Na obra O Espetáculo das raças: cientistas, instituições e questão racial no Brasil (1870-1930), a historiadora Lilia M. Schwarcz esclarece que essa adesão ao determinismo racial e as teses eugenistas encontrou um palco favorável para se consolidar por causa da tensa transição econômica, social e política, entre o escravismo e o liberalismo, vivenciada no pais. Nesse período, doutrinas positivistas e o que era entendido como novo ideário evolucionista foi saudado com entusiasmo no meio militar e acadêmico. 

A Lei do Ventre Livre, de 1871, desencadeou um processo histórico, em termos de Brasil, no qual o liberalismo filosófico e o racismo estrutural, sustentáculo da escravidão de africanos e afro-brasileiros, enquanto formas de pensamento teoricamente incompatíveis, fizeram parte, lado-a-lado, da construção política do Brasil contemporâneo. As explicações oficiais da república brasileira sobre as contradições sociais, raciais e culturais do país adotaram justificativas racistas/raciológicas para negar cidadania, representatividade e inclusão de negros e indígenas ao longo da chamada modernização nacional. 

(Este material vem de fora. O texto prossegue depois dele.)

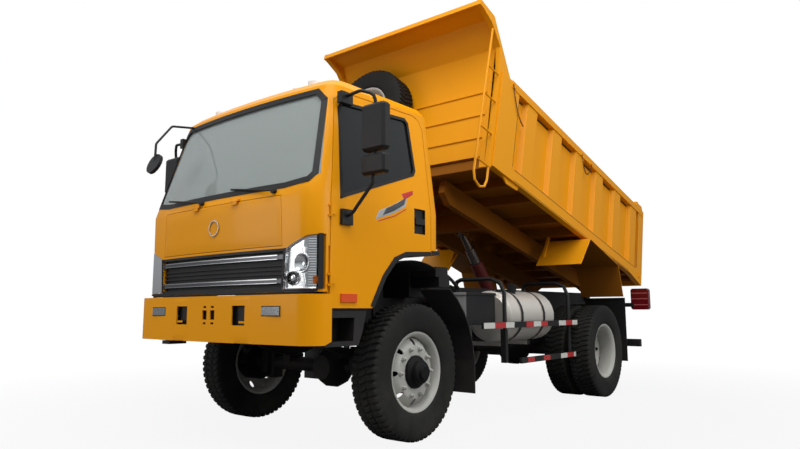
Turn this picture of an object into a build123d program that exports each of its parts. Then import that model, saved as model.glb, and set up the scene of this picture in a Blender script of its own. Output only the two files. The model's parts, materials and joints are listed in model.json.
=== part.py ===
from build123d import *
import os
from math import sin, cos, tan, radians, hypot

# Light four-wheel-drive tipping truck, cab over engine, bed raised part of the way.
# Millimetres. The truck faces -Y, its left side is at +X, the ground is at Z = 0.
# Sizes along Y are counted from the front axle. The finished pieces move back by
# ORIGIN_BACK so that the origin lies on the ground under the middle of the truck.

# Whole vehicle
WHEELBASE = 3130.0
ORIGIN_BACK = 1839.0
PIN_GAP = 0.3              # running clearance of pins, hubs and sliding tubes
SEAM = 6.0                 # gap round doors and lids
SEAT = 0.3                 # gap between neighbouring pieces that are bolted together

# Tyres 8.25-20 on 20 inch rims
TYRE_R = 487.0
TYRE_W = 236.0
TREAD_W = 196.0
TREAD_DEPTH = 14.0
BEAD_R = 262.0
RIM_FLANGE_R = 287.0
RIM_W = 196.0
RIM_WALL = 9.0
LIP = 18.0                 # slant of the rim's lips, along the axle
WELL_R = 252.0             # inside of the rim
WHEEL_SIDES = 24           # flats round a wheel, and tread lugs round a tyre
LUG_DEPTH = 26.0           # lug block, down into the tyre
LUG_SHARE = 0.62           # of a flat's width
FRONT_TRACK = 1738.0       # between the middles of the front tyres
TWIN_OUTER = 1138.0        # centreline to the outside of the twin tyres
TWIN_SPACING = 280.0
DISC_R = 150.0             # flat middle of the wheel disc
DISC_T = 12.0
DISH = 60.0                # how far the disc falls back to the rim
HAND_HOLES = 8
HAND_HOLE_AT = 205.0
HAND_HOLE_R = 24.0
NUT_CIRCLE_R = 110.0
NUTS = 10
DRUM_R = 158.0
HUB_BORE = 38.0

# Frame
RAIL_OUT = 420.0           # centreline to the outside of a rail
RAIL_FLANGE = 65.0
RAIL_H = 200.0
RAIL_T = 8.0
RAIL_Z = 830.0             # underside of the rails
RAIL_FRONT = -900.0
RAIL_REAR = 4400.0
SUBFRAME_H = 110.0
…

Em O Cortiço, três personagens que representam imigrantes portugueses que residiam no Rio de Janeiro passam por uma transformação significativa que é tratada pelo narrador a partir de uma cosmovisão naturalista. Sendo estes, Romão: elemento vitorioso na seleção das espécies porque se adapta a realidade brasileira e ascende na escala social; Miranda: sua posição de baronato se mantém mesmo com a imigração e assim consegue preservar sua posição senhorial e Jerônimo, que depois de atingir o máximo de sua posição de assalariado, entra em franca degenerescência.

A análise de O Cortiço deve atentar, portanto, para a estrutura cientifica naturalista do romance, dividida em dois conjuntos que estabelecem um regime de troca. No primeiro conjunto, temos o cortiço simples habitado por grande maioria de negros e mestiços e os que não são acabam aderindo ao mesmo comportamento tribal identificando-os como seres primitivos, animalizados. No segundo conjunto, temos a casa de Miranda, o admirado, que representa um nível de cultura elevada e contrário à mistura tribal do cortiço. Lá temos Henriquinho, rico e poderoso, Estela, Zulmira e o intruso Botelho. Na trama ficcional, há, portanto, um limite entre a selva e o jardim, a natureza e a cultura, porém prevalece um tipo de retroalimentação entre esses diferentes mundos.

 

O Cortiço, Aluísio Azevedo

Em busca de ascensão social, os dois europeus subalternos praticam uma série de sérios desvios morais: Romão, que consegue passar de vendeiro para proprietário do cortiço, explorou o trabalho da negra Bertoleza a enganando com falsas promessas de alforria, além de ter roubado materiais de construção. Jerônimo, o robusto quebrador de pedras, faz lajedo e paralelepípedo. Ao brigar com o capoeirista Firmo, em disputa passional pela sedutora Rita Baiana, o mata, abandona sua família e cai em miséria. O fato é que a decadência moral desses dois portugueses se dá tanto pelo forte sol, o ar quente dos trópicos, bem como pelo contato com os miscigenados e supostamente selvagens brasileiros. 

Na república do cortiço, o feio, sujo e miserável está presente desde sua estrutura de funcionamento até nas relações sociais. Ao longo do enredo, os portugueses que não se adaptaram à realidade nacional foram aniquilados por forças naturais. O pensamento eugenista e racista presente nessa obra permanece atual, pois nossa época acumula inúmeras denúncias feitas por pessoas que vivem oprimidas em favelas ou conjuntos populares e são alvos constantes de abusos de poder e violência por parte de autoridades policiais, jurídicas e sanitárias que ainda criminalizam a pobreza. 

 

Recomendamos, portanto, o uso deste artigo por professores e estudantes da rede básica de educação enquanto material complementar para preparo de aulas, fonte para seminários temáticos, oficinas de leitura, rodas de conversa e outras atividades de ensino.